Stichwort Turkmenistan: Was halten Sie davon, dass Europas Politiker völlig aus dem Häuschen sind, Turkmenistan als alternativen Gaslieferanten zu bekommen – das bekanntlich alles andere als eine Demokratie ist?

Amsterdam: Ich glaube nicht, dass jedes Land eine Demokratie-Prüfung bestehen muss, bevor man seine Energieträger kaufen darf. Wir kaufen schließlich auch seit Jahrzehnten Öl von Saudiarabien.

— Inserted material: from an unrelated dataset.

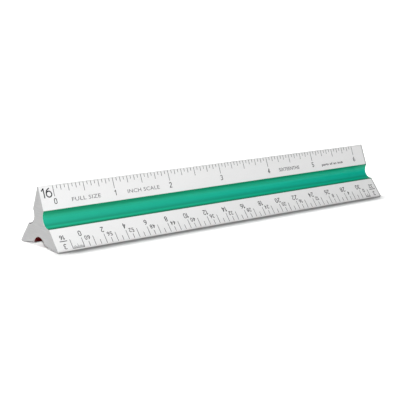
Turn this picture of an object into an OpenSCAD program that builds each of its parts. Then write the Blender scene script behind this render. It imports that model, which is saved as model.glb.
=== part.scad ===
// Triangular architect's scale: a solid aluminium bar with three concave grooves,
// a colour strip in each groove, and printed graduations and figures on six faces.
// The bar lies along X and stands on two of its three edges. The origin is at the
// middle of its length, on the surface that it stands on.

/* [Bar] */
// Graduated length, in inches, equal on all six faces
graduated_inches = 6; // [5:1:24]
// Plain length beyond the graduations at each end
end_margin = 6.35; // [5.5:0.05:15]
// Overall width across two edges
side_width = 24.9; // [22:0.1:34]
// Angle between the two faces of one arm
arm_angle = 42.5; // [36:0.5:50]
// Width of the flat on each scale face
face_width = 8.6; // [7.1:0.05:10]
// Rounding along each of the three edges
edge_radius = 0.4; // [0.1:0.05:0.6]

/* [Grooves] */
// Depth of each groove below its two shoulders
groove_depth = 2.35; // [1.4:0.05:2.9]
// Thickness of the colour strips bonded into the grooves
strip_thickness = 0.3; // [0.15:0.05:0.8]
// Distance from each end of a strip to the end of the bar
strip_end_gap = 0.1; // [0:0.05:2]

/* [Graduations] */
// Thickness of the printed ink
ink = 0.03; // [0.02:0.01:0.1]
// Width of a graduation line
line_width = 0.2; // [0.08:0.01:0.3]
// Width of the finer lines of the divided feet
fine_line_width = 0.14; // [0.08:0.01:0.2]
// Distance from the rounded edge to the outer end of the lines of the foot scales
line_inset = 0.2; // [0.05:0.05:0.5]
// Length of the inch lines on the full-size scale, which start at the rounded edge
inch_line = 3.95; // [3:0.05:4.4]
// Length of the foot lines of the larger scale on an edge
long_line = 3.65; // [3.2:0.05:4.2]
// Length of the foot lines of the smaller scale on an edge
short_line = 1.85; // [1.2:0.05:2.3]
// How far the full-size scale sits off the middle of the bar, towards its start
inch_scale_shift = 0.65; // [0:0.05:1]

/* [Figures] */
// Height of the figures
figure_height = 2.1; // [1.4:0.05:2.6]
// Height of the figures of the smaller scale on an edge
small_figure_height = 1.65; // [1.2:0.05:1.9]
// Width of the pen that draws the figures
figure_pen = 0.27; // [0.12:0.01:0.32]
// Height of the name of the full-size scale
name_height = 3.6; // [2:0.1:4]
// Width of the pen that draws it
name_pen = 0.42; // [0.2:0.01:0.5]
// Space between a line and the figure under it
figure_gap = 0.65; // [0.2:0.05:0.8]

/* [Hidden] */
$fn = 48;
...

Wir müssen aber eine Sache auf jeden Fall sicherstellen: Europa darf nicht zu stark von einer Energiequelle abhängig sein. Und Russland ist da ziemlich nahe dran, zu viel Einfluss zu haben und Europas Staaten auseinander zu dividieren. Während wir hier sprechen, übernimmt Gazprom den italienischen Gasmarkt.

Was sollten Europas Politiker tun?

Amsterdam: Sie müssen erkennen, dass sie ein Nachfragemonopol gegenüber Russland erzeugen können. Wenn Herr Putin eine Gas-Opec gründen will, muss Europa dem ein Nachfragekartell gegenüberstellen und sein Gas gemeinsam einkaufen. Warum erlauben die Europäer Russland, bilaterale Verträge zu verhandeln, bestimmte Eliten zu korrumpieren, die EU gegen die Nationalstaaten auszuspielen? Wenn Herr Putin und Gazprom all die Gas-Verteilstationen bauen würde, die sie versprochen haben, könnten Sie nirgendwo in Europa ein Streichholz anzünden – weil soviel Gas in der Luft wäre.

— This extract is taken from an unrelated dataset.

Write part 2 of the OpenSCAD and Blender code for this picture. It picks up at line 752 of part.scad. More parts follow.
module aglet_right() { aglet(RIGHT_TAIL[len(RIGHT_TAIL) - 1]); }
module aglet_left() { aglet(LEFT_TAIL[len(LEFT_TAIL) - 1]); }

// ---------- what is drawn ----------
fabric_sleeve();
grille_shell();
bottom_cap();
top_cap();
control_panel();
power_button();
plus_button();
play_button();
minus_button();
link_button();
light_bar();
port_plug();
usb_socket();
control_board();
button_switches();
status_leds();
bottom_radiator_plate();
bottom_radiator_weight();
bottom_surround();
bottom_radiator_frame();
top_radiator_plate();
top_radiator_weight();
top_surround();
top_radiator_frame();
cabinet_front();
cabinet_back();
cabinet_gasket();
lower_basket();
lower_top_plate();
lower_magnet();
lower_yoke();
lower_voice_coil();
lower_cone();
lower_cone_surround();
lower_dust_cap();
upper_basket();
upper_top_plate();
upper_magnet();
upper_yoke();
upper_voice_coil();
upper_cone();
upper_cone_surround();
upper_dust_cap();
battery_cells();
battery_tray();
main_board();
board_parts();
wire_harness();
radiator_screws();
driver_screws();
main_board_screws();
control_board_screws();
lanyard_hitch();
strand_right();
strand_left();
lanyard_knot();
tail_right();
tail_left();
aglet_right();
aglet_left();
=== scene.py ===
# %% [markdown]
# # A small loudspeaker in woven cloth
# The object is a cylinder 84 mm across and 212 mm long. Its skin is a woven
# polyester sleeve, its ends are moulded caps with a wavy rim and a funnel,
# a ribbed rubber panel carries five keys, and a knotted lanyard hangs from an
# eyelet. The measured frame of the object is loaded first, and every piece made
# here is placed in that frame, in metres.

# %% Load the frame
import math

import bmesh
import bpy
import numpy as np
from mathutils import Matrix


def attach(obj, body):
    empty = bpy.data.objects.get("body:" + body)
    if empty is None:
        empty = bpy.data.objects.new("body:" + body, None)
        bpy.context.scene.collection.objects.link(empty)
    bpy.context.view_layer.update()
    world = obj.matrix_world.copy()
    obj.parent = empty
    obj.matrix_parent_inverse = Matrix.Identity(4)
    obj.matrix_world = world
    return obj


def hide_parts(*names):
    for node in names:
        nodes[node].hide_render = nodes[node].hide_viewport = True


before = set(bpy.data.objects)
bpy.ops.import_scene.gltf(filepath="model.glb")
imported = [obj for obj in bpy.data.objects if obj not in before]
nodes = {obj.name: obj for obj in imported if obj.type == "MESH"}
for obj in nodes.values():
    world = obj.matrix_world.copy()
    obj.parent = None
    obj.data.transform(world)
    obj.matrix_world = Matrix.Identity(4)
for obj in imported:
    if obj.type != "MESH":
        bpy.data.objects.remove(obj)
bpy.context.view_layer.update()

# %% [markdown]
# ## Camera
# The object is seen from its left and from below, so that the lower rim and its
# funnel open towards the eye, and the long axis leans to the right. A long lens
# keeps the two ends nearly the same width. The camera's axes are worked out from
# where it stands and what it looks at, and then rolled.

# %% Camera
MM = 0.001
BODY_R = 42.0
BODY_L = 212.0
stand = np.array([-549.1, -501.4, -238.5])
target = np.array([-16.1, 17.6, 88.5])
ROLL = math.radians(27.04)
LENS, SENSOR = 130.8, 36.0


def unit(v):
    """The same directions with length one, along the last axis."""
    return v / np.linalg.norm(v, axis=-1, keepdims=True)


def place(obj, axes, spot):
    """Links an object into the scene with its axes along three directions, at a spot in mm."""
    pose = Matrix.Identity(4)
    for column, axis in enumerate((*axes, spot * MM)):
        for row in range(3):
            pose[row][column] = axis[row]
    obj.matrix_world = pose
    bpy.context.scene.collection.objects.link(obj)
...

Sie sagen das in einem Land, dass sich einer vier Jahrzehnte währenden Erdgas-Partnerschaft mit Gazprom rühmt.

Amsterdam: Aber dieses Land hat auch andere Quellen als Russland.

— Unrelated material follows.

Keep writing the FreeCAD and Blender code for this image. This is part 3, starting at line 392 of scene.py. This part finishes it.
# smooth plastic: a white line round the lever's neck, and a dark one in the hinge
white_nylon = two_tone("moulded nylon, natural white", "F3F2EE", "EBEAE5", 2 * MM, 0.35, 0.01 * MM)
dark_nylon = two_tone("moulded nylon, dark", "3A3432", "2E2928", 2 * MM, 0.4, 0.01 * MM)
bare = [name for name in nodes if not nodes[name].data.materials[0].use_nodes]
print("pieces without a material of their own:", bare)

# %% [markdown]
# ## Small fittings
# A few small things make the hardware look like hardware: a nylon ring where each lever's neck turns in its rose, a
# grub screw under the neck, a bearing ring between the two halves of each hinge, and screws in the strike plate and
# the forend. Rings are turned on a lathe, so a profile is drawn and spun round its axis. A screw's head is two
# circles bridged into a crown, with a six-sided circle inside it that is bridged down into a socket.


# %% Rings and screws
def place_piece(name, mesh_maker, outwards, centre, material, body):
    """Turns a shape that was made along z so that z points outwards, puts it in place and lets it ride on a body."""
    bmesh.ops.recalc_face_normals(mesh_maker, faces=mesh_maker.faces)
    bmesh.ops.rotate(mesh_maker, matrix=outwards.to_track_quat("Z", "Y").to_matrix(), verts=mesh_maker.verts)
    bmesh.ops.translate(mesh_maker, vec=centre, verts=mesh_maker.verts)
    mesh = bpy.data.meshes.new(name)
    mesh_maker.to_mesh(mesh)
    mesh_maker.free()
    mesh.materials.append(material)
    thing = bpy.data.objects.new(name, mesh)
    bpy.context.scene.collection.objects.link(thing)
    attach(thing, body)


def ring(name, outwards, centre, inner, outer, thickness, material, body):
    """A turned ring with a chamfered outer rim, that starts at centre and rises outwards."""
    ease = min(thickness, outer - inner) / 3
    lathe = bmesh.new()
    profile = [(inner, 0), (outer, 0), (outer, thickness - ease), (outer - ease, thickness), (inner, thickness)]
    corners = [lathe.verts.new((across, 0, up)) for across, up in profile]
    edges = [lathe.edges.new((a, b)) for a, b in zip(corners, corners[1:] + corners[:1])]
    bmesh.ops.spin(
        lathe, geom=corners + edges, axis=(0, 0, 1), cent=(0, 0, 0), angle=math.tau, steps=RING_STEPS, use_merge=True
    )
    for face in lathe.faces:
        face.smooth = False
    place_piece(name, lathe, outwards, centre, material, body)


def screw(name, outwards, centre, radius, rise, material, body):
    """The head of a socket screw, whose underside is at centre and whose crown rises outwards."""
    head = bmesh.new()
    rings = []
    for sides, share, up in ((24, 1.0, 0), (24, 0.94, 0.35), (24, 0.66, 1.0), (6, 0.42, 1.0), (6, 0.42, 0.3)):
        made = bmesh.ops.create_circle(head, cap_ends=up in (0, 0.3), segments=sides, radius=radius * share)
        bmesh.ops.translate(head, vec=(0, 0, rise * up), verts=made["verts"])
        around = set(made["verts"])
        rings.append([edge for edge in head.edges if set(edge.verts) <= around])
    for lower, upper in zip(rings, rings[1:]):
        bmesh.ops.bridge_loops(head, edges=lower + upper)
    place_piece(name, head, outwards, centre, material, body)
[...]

Die sehen aber nicht sehr erfreulich aus. Neben Turkmenistan bleibt da vor allem der Iran – wo die OMV für ihr Engagement kritisiert wird.

Amsterdam: Ich bin total für die iranische Option. Europa muss mit dem Iran ebenso in Beziehung treten wie mit Russland und Norwegen. Russland treibt schließlich auch mit dem Iran sein Unwesen. Keinem Land dient es mehr, dass Iran ein Paria-Staat bleibt.

Was sagen Sie zu der Ansicht, solange Öl und Gas so teuer sind wie derzeit, gebe es keinen Hebel, um Russland in die Schranken zu weisen?

Amsterdam: Dem stimme ich überhaupt nicht zu. Die russische politische Führung hat sich im illegalen Kauf von Vermögenswerten in Russland betätigt und einen grausamen Krieg in Tschetschenien geführt. Darum hat sie ein starkes Interesse an guten Beziehungen zum Westen. Ich glaube nicht an die Vorstellung, in Russland herrsche Straflosigkeit. Überall auf der Welt werden ehemalige Staatschefs zur Rechenschaft gezogen – fragen Sie mal Herrn Fujimori (Perus Expräsident, der im November 2007 zu einer Haftstrafe verurteilt worden ist, Anm. d. Red.).

Wird sich unter Präsident Medwedjew etwas ändern?

Amsterdam: Ich glaube ja. Am 7. Mai werde ich jedenfalls den Umstand feiern, dass Russland einen Jusprofessor zum Präsidenten hat – und nicht einen ehemaligen KGB-Spion.

("Die Presse", Print-Ausgabe, 03.05.2008)

Auf einen Blick

Robert Amsterdam vertritt Michail Chodorkowskij, den 2003 wegen Steuerbetrugs inhaftierten Gründer des einst größten russischen Ölkonzerns Yukos. Der Kanadier kritisiert die Firma Rosukrenergo. Sie handelt in der Ukraine mit Gas, gehört zur Hälfte Gazprom und spielte beim „Gas-Krieg“ 2006 eine dubiose Rolle. Die andere Hälfte hielt damals Raiffeisen Investment treuhändig.